By JIANG Zeyu and HUANG Yining of group Stonks
Introduction
There are a lot of parameters that involved in the training process of a CNN model, and they may deeply influence the accuracy of the model. When we are training our model, we mainly encountered with the following parameters.
- Learning rate
Learning rate serves as a weight for each learning process. It could decide how much could the algorithm update the network. Simply speaking, it could limit the info your algorithm pass to the final model.
- Epochs
This might be the parameter you'll encounter the most. It decides how many times your data is passed to the network.
- Batch Size
Though you may think it would play a little part in the result, since it only decides the number of sample passed to the network at once and a small batch size would only results in more times of training in one epoch. However, it turns out CNN is highly sensitive to batch size.
- Dropout Method
It's actually a layer help to reduce overfitting. It decides the probabilty we won't activate the neural.
- Static
Whether to let embedding layer to train with the whole network.
Let's Start
Here, we use half of our news data associated with stock price data to do the training, basing on the model in the paper "Convolutional Neural Networks for Sentence Classification" by Yoon Kim. It's a simple CNN model with a convolutional layer on word vectors followed by over-pooling and softmax layer. Initially, we've set the following parameters. (#1 Attempt. Initial)
Learning Rate: 0.1
Epochs: 100
Batch Size: 128
Dropout: None
Static: None
We get the training outcome as follows. You could see the training accuracy only increase from the start to epoch 15. Then, we also observe the test accuracy is around 60%, while on the validation set, the accuracy is around 65% till the end. So we try to add a dropout of 0.5 first. It did solve the problem of overfitting. (#1.5 Attempt. Add dropout layer)
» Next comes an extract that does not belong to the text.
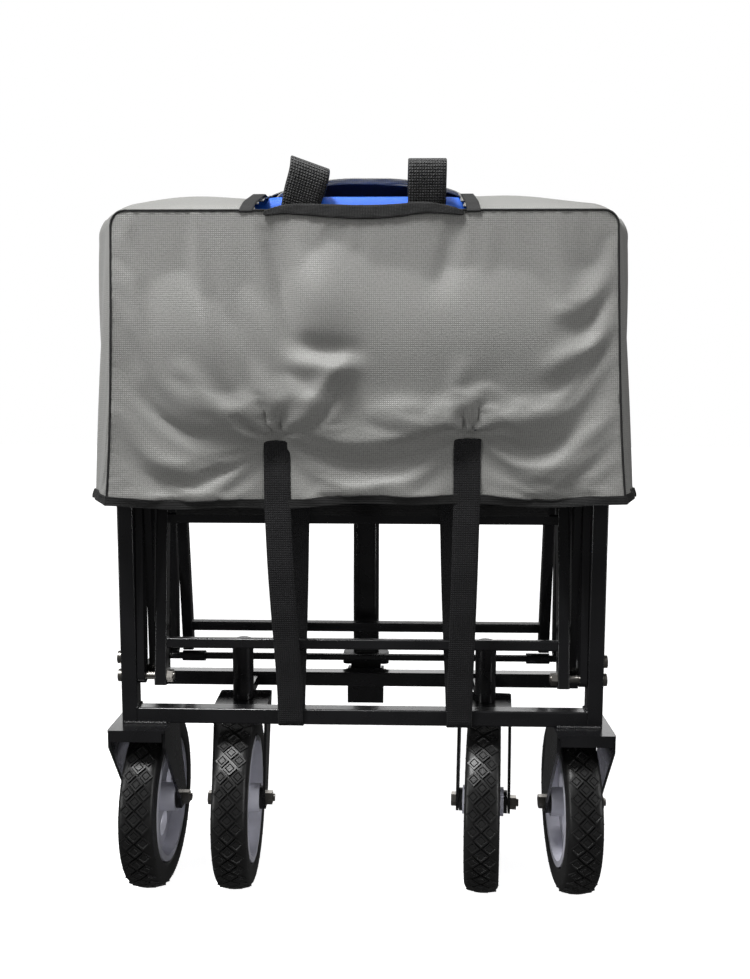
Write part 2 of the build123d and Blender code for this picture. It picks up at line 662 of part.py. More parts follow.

Afterwards, we observe the accuracy only increase in the first few epochs, that is converging so fast. So we try to make the learning rate lower, leaving other parameters the same. (#2 Attempt. Lower the learning rate)
Learning Rate: 0.01
Epochs: 100
Batch Size: 128
Dropout: 0.5
Static: None
We could see the accuracy indeed matches more with the epochs of training, proving our guess of learning rate is true. However, we still cannot have a satisfied accuracy. After checking a lot of papers, we have the information that convolutional neural network is highly sensitive with batch size, and prefer a lower batch size. Therefore, we make our batch size a little bit lower. We also add static here to make our embedding layer do not train with our whole network. (#3 Attempt. Lower the batch size)
Learning Rate: 0.01
Epochs: 100
Batch Size: 32
Dropout: 0.5
Static: True
After these tweaks, we get the accuracy on test set from 60% to around 70%, which is quite a huge leap for us, but we are still not satisfied with the result. Then, we decide to adjust the model. We take a mutiple layer CNN model for image processing for sample, and try to tweak the model by adding more layers. This is not a complicated work, considering there's only one pair of sampling and convolution layers, we directly add another pair of sub-sampling and convolution layers behind them before the data been passed to the full-connected softmax layer. The result is astonishing. (#4 Attempt. Add another pair of sampling and convolution layers)
Finally, we arrived an accuracy of around 75% on test set.
Conclusion
We actually reached an accuracy of 80% by adding another pair of sub-sampling and convoluion layer, and the accuracy won't increase much when we try to add another pair. Also, our hardware cannot afford that much of computation when we lower the learning rate and increase epochs as well.
From all the tuning we did, we figure out how the parameters of training would affect the training result and how important the model is. No matter how you could perfect your parameters, the focus should always be the improvement of the model.